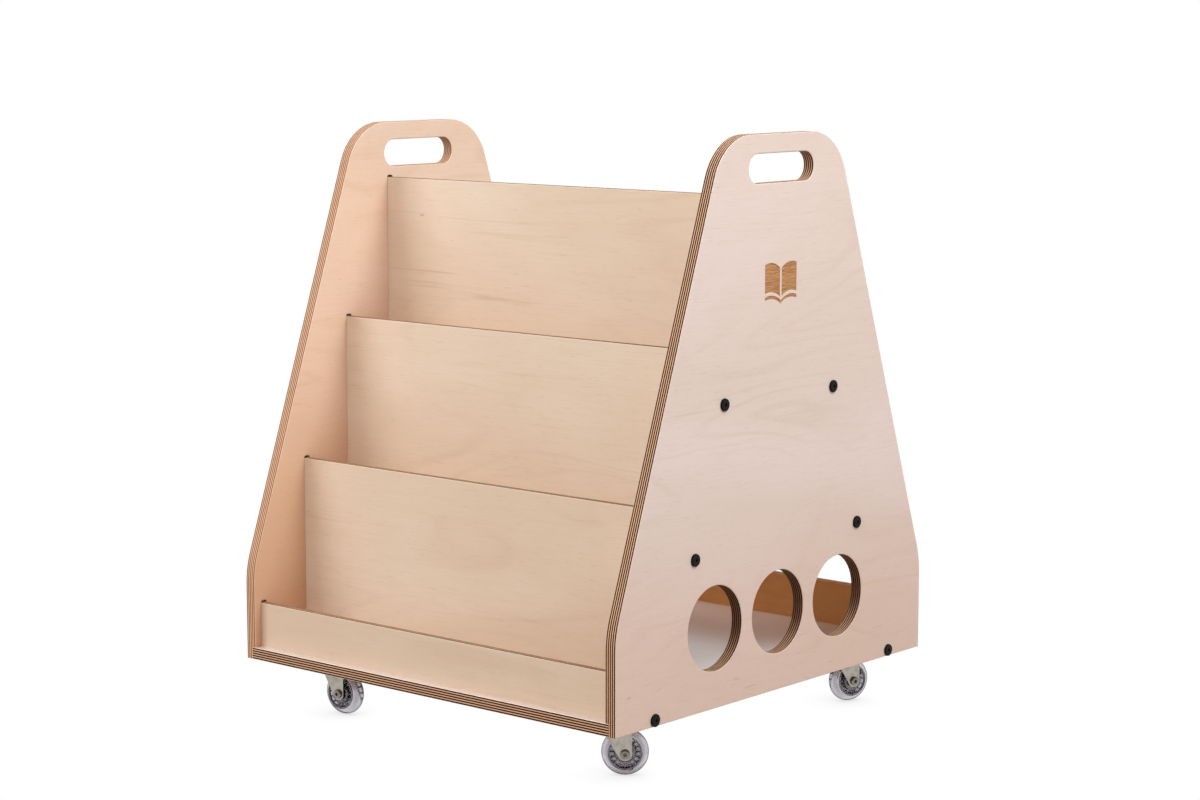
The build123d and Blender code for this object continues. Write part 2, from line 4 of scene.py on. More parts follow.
import bmesh
import bpy
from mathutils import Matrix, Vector


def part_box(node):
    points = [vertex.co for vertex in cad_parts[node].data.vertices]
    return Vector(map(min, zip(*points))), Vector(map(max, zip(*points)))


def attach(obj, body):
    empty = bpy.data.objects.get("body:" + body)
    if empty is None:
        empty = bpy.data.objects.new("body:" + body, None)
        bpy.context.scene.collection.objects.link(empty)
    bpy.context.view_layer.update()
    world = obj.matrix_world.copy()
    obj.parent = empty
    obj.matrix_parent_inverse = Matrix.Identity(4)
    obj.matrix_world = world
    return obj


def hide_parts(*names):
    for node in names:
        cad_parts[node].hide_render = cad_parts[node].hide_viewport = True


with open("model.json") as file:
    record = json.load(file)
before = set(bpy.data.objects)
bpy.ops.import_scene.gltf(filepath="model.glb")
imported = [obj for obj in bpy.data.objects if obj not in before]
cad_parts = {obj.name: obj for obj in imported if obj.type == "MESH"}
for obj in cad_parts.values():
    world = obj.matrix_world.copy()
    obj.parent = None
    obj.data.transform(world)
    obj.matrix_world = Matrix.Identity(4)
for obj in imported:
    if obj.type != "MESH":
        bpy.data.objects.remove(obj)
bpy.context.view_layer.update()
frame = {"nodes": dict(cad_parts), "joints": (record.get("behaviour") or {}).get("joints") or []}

# The camera, in the frame's metres and degrees.
CAMERA_PLACE = (2.2118, -2.5614, 0.8611)
CAMERA_YAW = 40.51
CAMERA_PITCH = 7.93
CAMERA_LENS_MM = 82.6
SENSOR_WIDTH_MM = 36.0

# The studio's light. Places are in metres and powers in watts.
AMBIENT_LEVEL = 0.45
DIM_ROOM_LEVEL = 0.12
DIM_ROOM_SPAN = (0.1, 0.7)
SOFTBOXES = (
    # name, place, point it faces, size, power
    ("right", (1.8, 0.1, 2.15), (0.25, 0.0, 0.5), 1.2, 38.0),
    ("front_right", (0.7, -2.6, 1.9), (0.0, 0.0, 0.4), 1.4, 21.0),
    ("front_left", (-1.1, -1.5, 1.3), (0.0, 0.0, 0.4), 1.0, 16.5),
)
FLOOR_HALF_SIZE = 40.0
FLOOR_BOUNCE = (0.34, 0.27, 0.22, 1.0)
CONTACT_SHADOW_REACH = 0.07
CONTACT_SHADOW_LEVEL = 0.72

X_AXIS, Y_AXIS, Z_AXIS = 0, 1, 2
UNIT = ((1.0, 0.0, 0.0), (0.0, 1.0, 0.0), (0.0, 0.0, 1.0))
WHITE = (1.0, 1.0, 1.0, 1.0)

# The clear core's radii, as shares of its outer radius.
BORE_SHARE = 0.25
SEAT_RADIUS_SHARE = 0.452
HUB_SHARE = 0.625
RIM_SHARE = 0.88
EASE_SHARE = 0.015

# The core's heights, as shares of its half width.
SEAT_SHARE = 0.30
WEB_HEIGHT = 0.20
RIB_HEIGHT = 0.80
RIM_HEIGHT = 0.94

# The ribs: how many, the share of the space between two middles that each takes, the share of
# a rib that a sloped side takes, and the stops in the web between two ribs.
RIB_COUNT = 16
RIB_SHARE = 0.24
RIB_SLOPE = 0.12
WEB_STOPS = (0.3, 0.5, 0.7)

# The tyre's smoothness, the stops across its flat bore, and the gap between tyre and core.
TREAD_STEPS = 28
TREAD_TURNS = 128
TREAD_BORE_STOPS = (-0.97, -0.5, 0.0, 0.5, 0.97)
SHARP_ANGLE = 38.0
FILM_GAP = 0.00005


# ------------------------------------------------------------ node tree tools
def srgb(red, green, blue):
    """A screen colour from 0 to 255 as the linear colour that Blender uses."""
    def linear(level):
        level /= 255
        return level / 12.92 if level <= 0.04045 else ((level + 0.055) / 1.055) ** 2.4
    return (linear(red), linear(green), linear(blue), 1.0)


class Shader:
    """Builds one material out of nodes, with one short method for each kind of node."""

    def __init__(self, name):
        self.material = bpy.data.materials.new(name)
        self.material.use_nodes = True
        self.tree = self.material.node_tree
        self.surface = self.tree.nodes["Principled BSDF"]
        self.coordinate = self.node("ShaderNodeTexCoord").outputs["Object"]
        self.normal = self.node("ShaderNodeNewGeometry").outputs["Normal"]

    def node(self, kind):
        return self.tree.nodes.new(kind)

    def feed(self, socket, value):
        """Links an output to a socket, or sets the socket to a plain value."""
        if isinstance(value, bpy.types.NodeSocket):
            self.tree.links.new(value, socket)
        else:
            socket.default_value = value

    def math(self, operation, first, second=0.0, third=0.0):
        node = self.node("ShaderNodeMath")
        node.operation = operation
        for socket, value in zip(node.inputs, (first, second, third)):
            self.feed(socket, value)
        return node.outputs[0]

    def vector(self, operation, first, second):
        node = self.node("ShaderNodeVectorMath")
        node.operation = operation
        self.feed(node.inputs[0], first)
        self.feed(node.inputs[1], second)
        return node.outputs["Value" if operation == "DOT_PRODUCT" else "Vector"]

    def parts(self, vector):
        node = self.node("ShaderNodeSeparateXYZ")
        self.feed(node.inputs[0], vector)
        return node.outputs

    def join(self, x, y, z):
        node = self.node("ShaderNodeCombineXYZ")
        for socket, value in zip(node.inputs, (x, y, z)):
            self.feed(socket, value)
        return node.outputs[0]

    def noise(self, vector, scale, detail=2.0, roughness=0.5, distortion=0.0):
        node = self.node("ShaderNodeTexNoise")
        self.feed(node.inputs["Vector"], vector)
        node.inputs["Scale"].default_value = scale
        node.inputs["Detail"].default_value = detail
        node.inputs["Roughness"].default_value = roughness
        node.inputs["Distortion"].default_value = distortion
        return node.outputs["Fac"]

    def cells(self, vector, scale):
        """The distance to the nearest of a set of scattered points, and that point's colour."""
        node = self.node("ShaderNodeTexVoronoi")
        self.feed(node.inputs["Vector"], vector)
        node.inputs["Scale"].default_value = scale
        return node.outputs["Distance"], node.outputs["Color"]

    def span(self, value, low, high, to_low=0.0, to_high=1.0):
        """Maps low..high to to_low..to_high, smoothly and clamped."""
        node = self.node("ShaderNodeMapRange")
        node.interpolation_type = "SMOOTHSTEP"
        for socket, number in zip(node.inputs, (value, low, high, to_low, to_high)):
            self.feed(socket, number)
        return node.outputs[0]

    def mix(self, factor, first, second):
        """Mixes two colours."""
        node = self.node("ShaderNodeMix")
        node.data_type = "RGBA"
        self.feed(node.inputs["Factor"], factor)
        self.feed(node.inputs[6], first)
        self.feed(node.inputs[7], second)
        return node.outputs[2]

    def blend(self, factor, first, second):
        """Blends two plain values."""
        node = self.node("ShaderNodeMix")
        node.data_type = "FLOAT"
        self.feed(node.inputs[0], factor)
        self.feed(node.inputs[2], first)
        self.feed(node.inputs[3], second)
        return node.outputs[0]

    def bump(self, height, distance):
        node = self.node("ShaderNodeBump")
        self.feed(node.inputs["Height"], height)
        node.inputs["Distance"].default_value = distance
        node.inputs["Strength"].default_value = 1.0
        self.feed(self.surface.inputs["Normal"], node.outputs[0])

    def openness(self, reach, samples):
        """1 where nothing stands within reach of the surface, and less in corners."""
        node = self.node("ShaderNodeAmbientOcclusion")
        node.samples = samples
        node.inputs["Distance"].default_value = reach
        return node.outputs["AO"]

    def set(self, **inputs):
        """Feeds inputs of the surface node, named with underscores for spaces."""
        for name, value in inputs.items():
            self.feed(self.surface.inputs[name.replace("_", " ")], value)


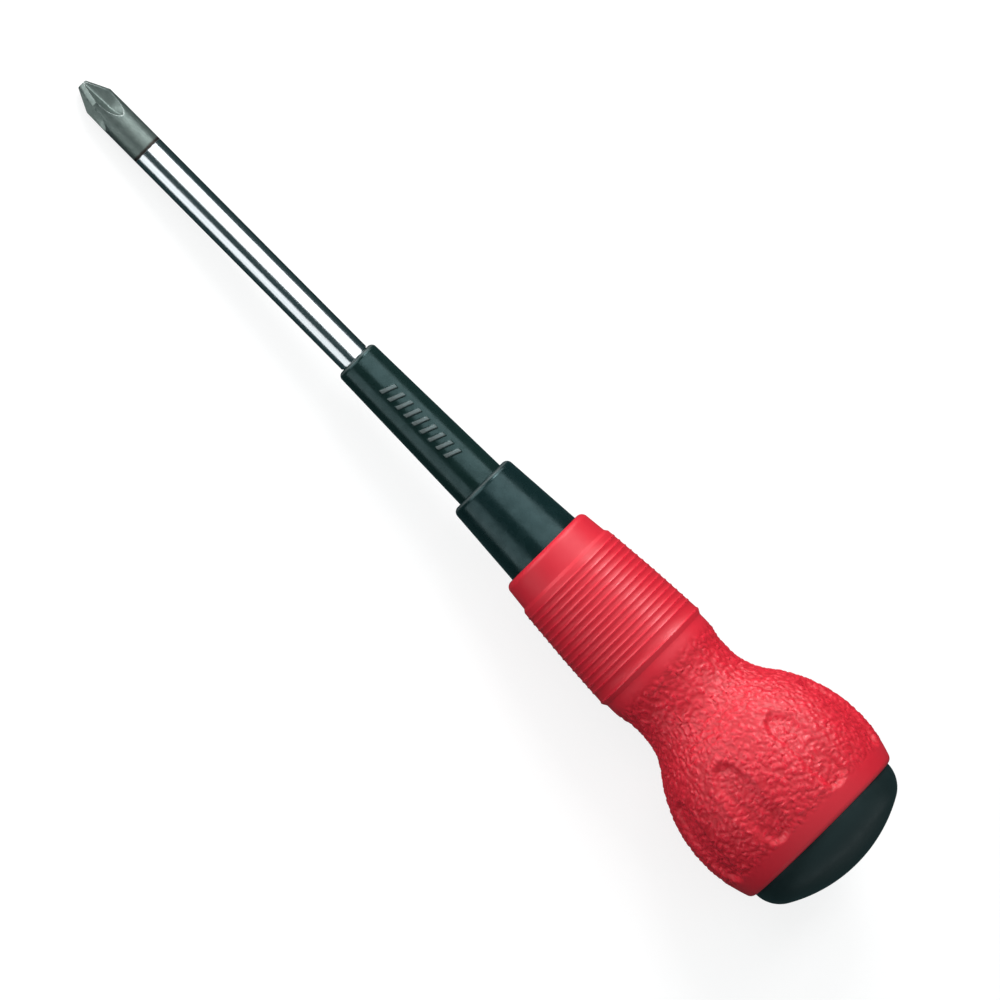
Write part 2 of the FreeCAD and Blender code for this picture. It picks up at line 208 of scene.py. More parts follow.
# Leather grain: warped cells with domed tops, and wrinkles across them.
GRAIN_X0 = 146.0
GRAIN_X1 = 182.6
GRAIN_FADE = 1.2
GRAIN_CELL = 1.2
GRAIN_HEIGHT = 0.34
GRAIN_SHIFTS = (Vector((0, 0, 0)), Vector((9.3, -1.5, -8.1)), Vector((-5.7, 6.3, 2.2)))
GRAIN_WARP_SCALE = 0.8
GRAIN_WARP = 0.6
GRAIN_BORDER_POWER = 8
GRAIN_DOME_POWER = 2.2
GRAIN_WRINKLE_SCALE = 1.6
GRAIN_WRINKLE_WIDTH = 0.17
GRAIN_PEBBLE_SHARE = 0.7
GRAIN_WRINKLE_SHARE = 0.3

# End cap.
CAP_COLUMNS = 160
CAP_SKIRT_R = 9.0
CAP_SKIRT_INNER_R = 6.8
CAP_CAVITY_X1 = 190.6
CAP_CAVITY_FIRST_R = 0.5
CAP_EDGE_CURVE_R = 6.0
CAP_LAST_R = 0.2
CAP_LAST_DROP = 0.001

# Spacing of points along curves, along straight stretches and round tight corners.
FINE = 0.26
PLAIN = 0.8
EDGE = 0.12

# Edges that turn more than this stay sharp.
SHARP_TURN = math.radians(40.0)


# ---- outlines and turned meshes ---------------------------------------------------------------


class Outline:
    """Points along an outline of (x, r), in the order that the surface is drawn."""

    def __init__(self, x, r):
        self.points = [(x, r)]

    def line(self, x, r, step=PLAIN):
        x0, r0 = self.points[-1]
        count = max(1, round(math.hypot(x - x0, r - r0) / step))
        for number in range(1, count + 1):
            share = number / count
            self.points.append((x0 + (x - x0) * share, r0 + (r - r0) * share))

    def arc(self, centre_x, centre_r, x, r, step=FINE):
        """The shorter arc about a centre, to (x, r)."""
        x0, r0 = self.points[-1]
        radius = math.hypot(x - centre_x, r - centre_r)
        start = math.atan2(r0 - centre_r, x0 - centre_x)
        turn = math.atan2(r - centre_r, x - centre_x) - start
        turn = (turn + math.pi) % (2 * math.pi) - math.pi
        count = max(2, round(abs(turn) * radius / step))
        for number in range(1, count + 1):
            angle = start + turn * number / count
            self.points.append(
                (centre_x + radius * math.cos(angle), centre_r + radius * math.sin(angle))
            )

    def corner(self, x, r, radius, next_x, next_r):
        """A line towards the corner (x, r), rounded on the way to the next point."""
        tip = Vector((x, r))
        back = (Vector(self.points[-1]) - tip).normalized()
        ahead = (Vector((next_x, next_r)) - tip).normalized()
        half = back.angle(ahead) / 2
        cut = radius / math.tan(half)
        centre = tip + (back + ahead).normalized() * (radius / math.sin(half))
        first = tip + back * cut
        last = tip + ahead * cut
        self.line(first.x, first.y)
        self.arc(centre.x, centre.y, last.x, last.y, EDGE)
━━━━
**Exercise task:** Begin at the line that has "Write part 2 of" in the entries above; stop after the line that has "self.points.append((x0 + (x". Transcribe exactly those lines and no others.

**Solution to the problem:**
Write part 2 of the FreeCAD and Blender code for this picture. It picks up at line 208 of scene.py. More parts follow.
# Leather grain: warped cells with domed tops, and wrinkles across them.
GRAIN_X0 = 146.0
GRAIN_X1 = 182.6
GRAIN_FADE = 1.2
GRAIN_CELL = 1.2
GRAIN_HEIGHT = 0.34
GRAIN_SHIFTS = (Vector((0, 0, 0)), Vector((9.3, -1.5, -8.1)), Vector((-5.7, 6.3, 2.2)))
GRAIN_WARP_SCALE = 0.8
GRAIN_WARP = 0.6
GRAIN_BORDER_POWER = 8
GRAIN_DOME_POWER = 2.2
GRAIN_WRINKLE_SCALE = 1.6
GRAIN_WRINKLE_WIDTH = 0.17
GRAIN_PEBBLE_SHARE = 0.7
GRAIN_WRINKLE_SHARE = 0.3

# End cap.
CAP_COLUMNS = 160
CAP_SKIRT_R = 9.0
CAP_SKIRT_INNER_R = 6.8
CAP_CAVITY_X1 = 190.6
CAP_CAVITY_FIRST_R = 0.5
CAP_EDGE_CURVE_R = 6.0
CAP_LAST_R = 0.2
CAP_LAST_DROP = 0.001

# Spacing of points along curves, along straight stretches and round tight corners.
FINE = 0.26
PLAIN = 0.8
EDGE = 0.12

# Edges that turn more than this stay sharp.
SHARP_TURN = math.radians(40.0)


# ---- outlines and turned meshes ---------------------------------------------------------------


class Outline:
    """Points along an outline of (x, r), in the order that the surface is drawn."""

    def __init__(self, x, r):
        self.points = [(x, r)]

    def line(self, x, r, step=PLAIN):
        x0, r0 = self.points[-1]
        count = max(1, round(math.hypot(x - x0, r - r0) / step))
        for number in range(1, count + 1):
            share = number / count
            self.points.append((x0 + (x - x0) * share, r0 + (r - r0) * share))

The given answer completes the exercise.